## begin

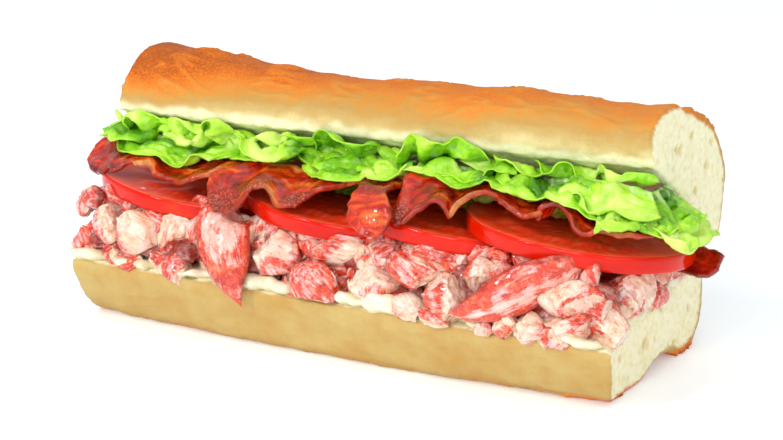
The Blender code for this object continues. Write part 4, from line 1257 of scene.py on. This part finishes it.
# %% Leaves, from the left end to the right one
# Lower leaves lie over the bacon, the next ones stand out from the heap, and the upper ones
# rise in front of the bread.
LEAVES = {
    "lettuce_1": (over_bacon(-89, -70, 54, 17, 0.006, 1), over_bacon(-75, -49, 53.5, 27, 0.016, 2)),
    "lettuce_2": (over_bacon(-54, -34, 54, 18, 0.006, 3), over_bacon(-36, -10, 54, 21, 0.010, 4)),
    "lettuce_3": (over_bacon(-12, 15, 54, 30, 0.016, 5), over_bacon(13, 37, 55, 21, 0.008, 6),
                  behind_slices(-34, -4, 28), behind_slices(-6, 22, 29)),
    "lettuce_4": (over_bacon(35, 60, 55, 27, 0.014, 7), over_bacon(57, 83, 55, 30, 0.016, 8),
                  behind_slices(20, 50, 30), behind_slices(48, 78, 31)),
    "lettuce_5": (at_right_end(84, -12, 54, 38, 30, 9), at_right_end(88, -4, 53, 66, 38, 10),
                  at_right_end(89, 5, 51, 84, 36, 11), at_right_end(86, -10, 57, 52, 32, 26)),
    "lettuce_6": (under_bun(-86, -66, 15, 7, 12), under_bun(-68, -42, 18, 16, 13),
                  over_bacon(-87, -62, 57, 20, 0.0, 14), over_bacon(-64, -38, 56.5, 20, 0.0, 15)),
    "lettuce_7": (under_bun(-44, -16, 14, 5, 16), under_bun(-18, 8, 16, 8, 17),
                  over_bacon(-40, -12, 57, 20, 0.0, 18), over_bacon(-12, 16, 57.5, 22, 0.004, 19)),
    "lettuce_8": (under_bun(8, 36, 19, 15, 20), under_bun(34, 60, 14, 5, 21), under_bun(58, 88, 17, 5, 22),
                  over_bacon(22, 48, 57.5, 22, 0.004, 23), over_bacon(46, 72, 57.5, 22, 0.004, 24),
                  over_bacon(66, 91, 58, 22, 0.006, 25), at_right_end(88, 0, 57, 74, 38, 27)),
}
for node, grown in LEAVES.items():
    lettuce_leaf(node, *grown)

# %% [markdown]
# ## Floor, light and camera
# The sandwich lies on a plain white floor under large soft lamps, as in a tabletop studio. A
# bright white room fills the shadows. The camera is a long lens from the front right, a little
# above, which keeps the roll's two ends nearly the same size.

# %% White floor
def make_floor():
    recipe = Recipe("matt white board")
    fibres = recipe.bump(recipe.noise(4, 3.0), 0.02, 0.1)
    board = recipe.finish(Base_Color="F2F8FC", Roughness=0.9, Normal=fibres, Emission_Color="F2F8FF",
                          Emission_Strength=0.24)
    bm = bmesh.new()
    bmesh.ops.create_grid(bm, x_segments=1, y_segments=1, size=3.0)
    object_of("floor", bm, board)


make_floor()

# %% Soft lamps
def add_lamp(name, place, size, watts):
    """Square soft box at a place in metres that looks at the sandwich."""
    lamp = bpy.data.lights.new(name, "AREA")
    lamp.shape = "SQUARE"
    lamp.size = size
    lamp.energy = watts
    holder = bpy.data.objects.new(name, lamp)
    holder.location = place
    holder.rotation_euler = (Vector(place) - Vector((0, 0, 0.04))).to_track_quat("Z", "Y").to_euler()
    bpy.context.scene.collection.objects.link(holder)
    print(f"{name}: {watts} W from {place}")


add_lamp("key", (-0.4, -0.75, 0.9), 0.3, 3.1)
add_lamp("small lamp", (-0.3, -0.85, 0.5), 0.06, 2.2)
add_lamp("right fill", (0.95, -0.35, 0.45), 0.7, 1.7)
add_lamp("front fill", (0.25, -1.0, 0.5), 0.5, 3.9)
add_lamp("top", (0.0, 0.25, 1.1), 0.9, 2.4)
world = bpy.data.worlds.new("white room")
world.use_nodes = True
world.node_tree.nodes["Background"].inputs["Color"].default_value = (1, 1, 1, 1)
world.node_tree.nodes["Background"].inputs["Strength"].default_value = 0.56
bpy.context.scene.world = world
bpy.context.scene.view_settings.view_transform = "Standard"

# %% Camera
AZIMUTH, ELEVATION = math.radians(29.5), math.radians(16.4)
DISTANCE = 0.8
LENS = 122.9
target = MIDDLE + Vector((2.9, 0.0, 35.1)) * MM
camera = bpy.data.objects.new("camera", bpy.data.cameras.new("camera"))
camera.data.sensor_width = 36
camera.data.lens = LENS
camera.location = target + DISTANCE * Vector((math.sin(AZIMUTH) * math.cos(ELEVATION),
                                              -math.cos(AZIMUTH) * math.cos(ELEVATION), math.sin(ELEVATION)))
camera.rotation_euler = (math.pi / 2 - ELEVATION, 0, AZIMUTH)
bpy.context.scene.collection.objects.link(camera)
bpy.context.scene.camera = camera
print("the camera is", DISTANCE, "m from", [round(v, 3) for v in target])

## end

Exercise:
Reproduce the complete data exactly as presented above.

Answer:
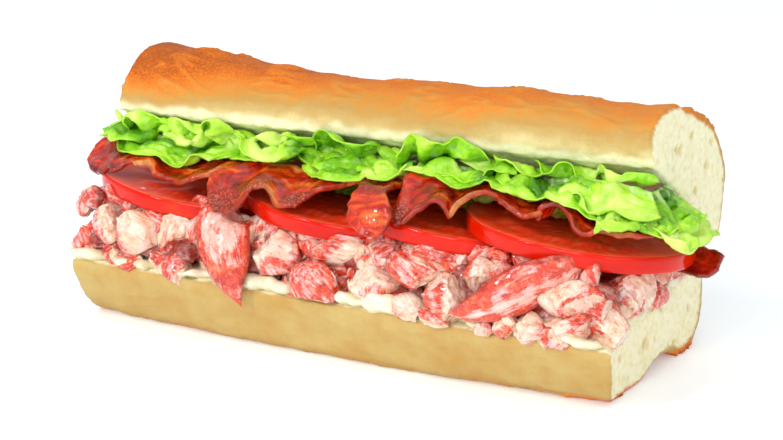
The Blender code for this object continues. Write part 4, from line 1257 of scene.py on. This part finishes it.
# %% Leaves, from the left end to the right one
# Lower leaves lie over the bacon, the next ones stand out from the heap, and the upper ones
# rise in front of the bread.
LEAVES = {
    "lettuce_1": (over_bacon(-89, -70, 54, 17, 0.006, 1), over_bacon(-75, -49, 53.5, 27, 0.016, 2)),
    "lettuce_2": (over_bacon(-54, -34, 54, 18, 0.006, 3), over_bacon(-36, -10, 54, 21, 0.010, 4)),
    "lettuce_3": (over_bacon(-12, 15, 54, 30, 0.016, 5), over_bacon(13, 37, 55, 21, 0.008, 6),
                  behind_slices(-34, -4, 28), behind_slices(-6, 22, 29)),
    "lettuce_4": (over_bacon(35, 60, 55, 27, 0.014, 7), over_bacon(57, 83, 55, 30, 0.016, 8),
                  behind_slices(20, 50, 30), behind_slices(48, 78, 31)),
    "lettuce_5": (at_right_end(84, -12, 54, 38, 30, 9), at_right_end(88, -4, 53, 66, 38, 10),
                  at_right_end(89, 5, 51, 84, 36, 11), at_right_end(86, -10, 57, 52, 32, 26)),
    "lettuce_6": (under_bun(-86, -66, 15, 7, 12), under_bun(-68, -42, 18, 16, 13),
                  over_bacon(-87, -62, 57, 20, 0.0, 14), over_bacon(-64, -38, 56.5, 20, 0.0, 15)),
    "lettuce_7": (under_bun(-44, -16, 14, 5, 16), under_bun(-18, 8, 16, 8, 17),
                  over_bacon(-40, -12, 57, 20, 0.0, 18), over_bacon(-12, 16, 57.5, 22, 0.004, 19)),
    "lettuce_8": (under_bun(8, 36, 19, 15, 20), under_bun(34, 60, 14, 5, 21), under_bun(58, 88, 17, 5, 22),
                  over_bacon(22, 48, 57.5, 22, 0.004, 23), over_bacon(46, 72, 57.5, 22, 0.004, 24),
                  over_bacon(66, 91, 58, 22, 0.006, 25), at_right_end(88, 0, 57, 74, 38, 27)),
}
for node, grown in LEAVES.items():
    lettuce_leaf(node, *grown)

# %% [markdown]
# ## Floor, light and camera
# The sandwich lies on a plain white floor under large soft lamps, as in a tabletop studio. A
# bright white room fills the shadows. The camera is a long lens from the front right, a little
# above, which keeps the roll's two ends nearly the same size.

# %% White floor
def make_floor():
    recipe = Recipe("matt white board")
    fibres = recipe.bump(recipe.noise(4, 3.0), 0.02, 0.1)
    board = recipe.finish(Base_Color="F2F8FC", Roughness=0.9, Normal=fibres, Emission_Color="F2F8FF",
                          Emission_Strength=0.24)
    bm = bmesh.new()
    bmesh.ops.create_grid(bm, x_segments=1, y_segments=1, size=3.0)
    object_of("floor", bm, board)


make_floor()

# %% Soft lamps
def add_lamp(name, place, size, watts):
    """Square soft box at a place in metres that looks at the sandwich."""
    lamp = bpy.data.lights.new(name, "AREA")
    lamp.shape = "SQUARE"
    lamp.size = size
    lamp.energy = watts
    holder = bpy.data.objects.new(name, lamp)
    holder.location = place
    holder.rotation_euler = (Vector(place) - Vector((0, 0, 0.04))).to_track_quat("Z", "Y").to_euler()
    bpy.context.scene.collection.objects.link(holder)
    print(f"{name}: {watts} W from {place}")


add_lamp("key", (-0.4, -0.75, 0.9), 0.3, 3.1)
add_lamp("small lamp", (-0.3, -0.85, 0.5), 0.06, 2.2)
add_lamp("right fill", (0.95, -0.35, 0.45), 0.7, 1.7)
add_lamp("front fill", (0.25, -1.0, 0.5), 0.5, 3.9)
add_lamp("top", (0.0, 0.25, 1.1), 0.9, 2.4)
world = bpy.data.worlds.new("white room")
world.use_nodes = True
world.node_tree.nodes["Background"].inputs["Color"].default_value = (1, 1, 1, 1)
world.node_tree.nodes["Background"].inputs["Strength"].default_value = 0.56
bpy.context.scene.world = world
bpy.context.scene.view_settings.view_transform = "Standard"

# %% Camera
AZIMUTH, ELEVATION = math.radians(29.5), math.radians(16.4)
DISTANCE = 0.8
LENS = 122.9
target = MIDDLE + Vector((2.9, 0.0, 35.1)) * MM
camera = bpy.data.objects.new("camera", bpy.data.cameras.new("camera"))
camera.data.sensor_width = 36
camera.data.lens = LENS
camera.location = target + DISTANCE * Vector((math.sin(AZIMUTH) * math.cos(ELEVATION),
                                              -math.cos(AZIMUTH) * math.cos(ELEVATION), math.sin(ELEVATION)))
camera.rotation_euler = (math.pi / 2 - ELEVATION, 0, AZIMUTH)
bpy.context.scene.collection.objects.link(camera)
bpy.context.scene.camera = camera
print("the camera is", DISTANCE, "m from", [round(v, 3) for v in target])